All of the material below is to be returned exactly.
--------------------
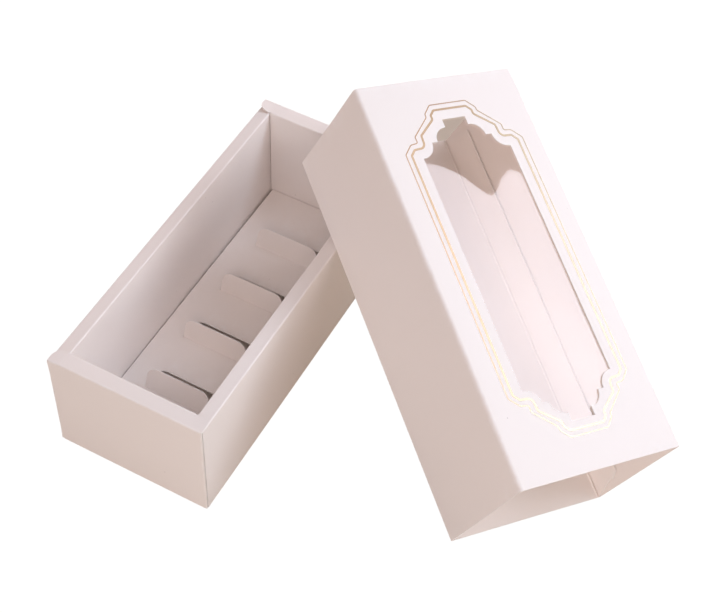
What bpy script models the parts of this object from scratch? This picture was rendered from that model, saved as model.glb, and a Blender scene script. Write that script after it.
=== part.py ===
"""Drawer box for macarons: an open card tray with hollow double walls, the tabbed divider card that lies in it,
and the sleeve with a film window that slides over the tray, here leaning on the tray's rim.

Metres, +Z up. The tray stands on Z = 0 with its length along Y, and the origin is the centre of its underside.
Each card piece is one sheet, drawn as the middle of its thickness with rounded folds, and then given both faces.
"""
import bpy
import bmesh
from math import atan2, cos, pi, radians, sin, tan
from mathutils import Matrix, Vector

# Card
CARD = 0.0005                 # thickness of the folded board
FOLD_RADIUS = 0.0008          # of a fold, at the middle of the board
FOLD_STEPS = 3
GAP = 0.0003                  # between pieces that touch
LAYER_GAP = 0.00015           # between two layers of the same sheet that lie on each other
DECIMALS = 7                  # points nearer than this many decimals of a metre are one point

# Tray
TRAY_WIDTH = 0.0754
TRAY_LENGTH = 0.180
TRAY_HEIGHT = 0.0586          # to the top of the end rims, which lie over the side rims
SIDE_RIM = 0.0065             # width of the hollow side walls
END_RIM = 0.0076              # width of the hollow end walls
RIM_CORNER = 0.0062           # rounded ends of the end rims
CORNER_NOTCH = 0.0012         # the walls' hinges at the floor stop this far short of its corners
INNER_FOOT = 0.0012           # height of the inner walls' free lower edges

# Divider card
FLOOR_TOP = 0.0060            # height of the raised floor
DIVIDER_WIDTH = 0.0612
DIVIDER_LENGTH = 0.1640
DIVIDER_TURN = radians(-0.2)  # it lies a little askew
TAB_LEFT = -0.0186
TAB_WIDTH = 0.0323
TAB_HEIGHT = 0.0115
TAB_CORNER = 0.0050
TAB_START = -0.0517           # crease of the nearest tab
TAB_PITCH = 0.0324
TAB_LEANS = (68, 73, 71, 67)  # degrees up from the floor, nearest first
SLOT_MARGIN = 0.0003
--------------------
**Written answer:**
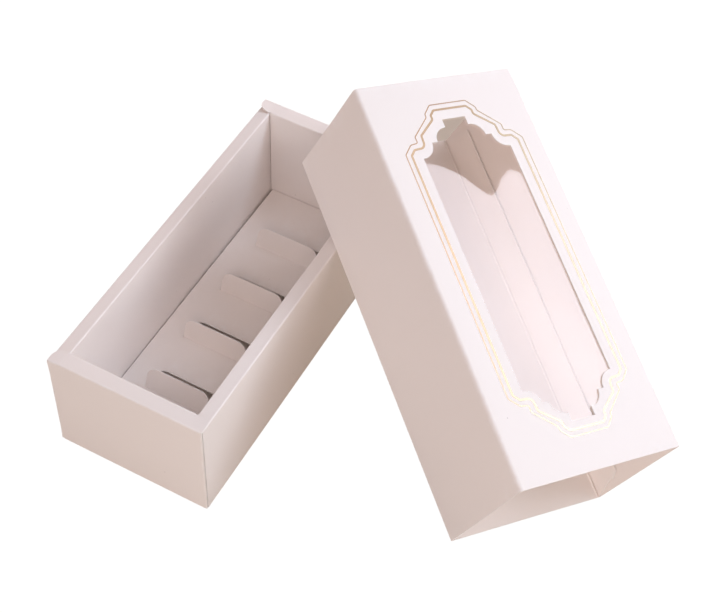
What bpy script models the parts of this object from scratch? This picture was rendered from that model, saved as model.glb, and a Blender scene script. Write that script after it.
=== part.py ===
"""Drawer box for macarons: an open card tray with hollow double walls, the tabbed divider card that lies in it,
and the sleeve with a film window that slides over the tray, here leaning on the tray's rim.

Metres, +Z up. The tray stands on Z = 0 with its length along Y, and the origin is the centre of its underside.
Each card piece is one sheet, drawn as the middle of its thickness with rounded folds, and then given both faces.
"""
import bpy
import bmesh
from math import atan2, cos, pi, radians, sin, tan
from mathutils import Matrix, Vector

# Card
CARD = 0.0005                 # thickness of the folded board
FOLD_RADIUS = 0.0008          # of a fold, at the middle of the board
FOLD_STEPS = 3
GAP = 0.0003                  # between pieces that touch
LAYER_GAP = 0.00015           # between two layers of the same sheet that lie on each other
DECIMALS = 7                  # points nearer than this many decimals of a metre are one point

# Tray
TRAY_WIDTH = 0.0754
TRAY_LENGTH = 0.180
TRAY_HEIGHT = 0.0586          # to the top of the end rims, which lie over the side rims
SIDE_RIM = 0.0065             # width of the hollow side walls
END_RIM = 0.0076              # width of the hollow end walls
RIM_CORNER = 0.0062           # rounded ends of the end rims
CORNER_NOTCH = 0.0012         # the walls' hinges at the floor stop this far short of its corners
INNER_FOOT = 0.0012           # height of the inner walls' free lower edges

# Divider card
FLOOR_TOP = 0.0060            # height of the raised floor
DIVIDER_WIDTH = 0.0612
DIVIDER_LENGTH = 0.1640
DIVIDER_TURN = radians(-0.2)  # it lies a little askew
TAB_LEFT = -0.0186
TAB_WIDTH = 0.0323
TAB_HEIGHT = 0.0115
TAB_CORNER = 0.0050
TAB_START = -0.0517           # crease of the nearest tab
TAB_PITCH = 0.0324
TAB_LEANS = (68, 73, 71, 67)  # degrees up from the floor, nearest first
SLOT_MARGIN = 0.0003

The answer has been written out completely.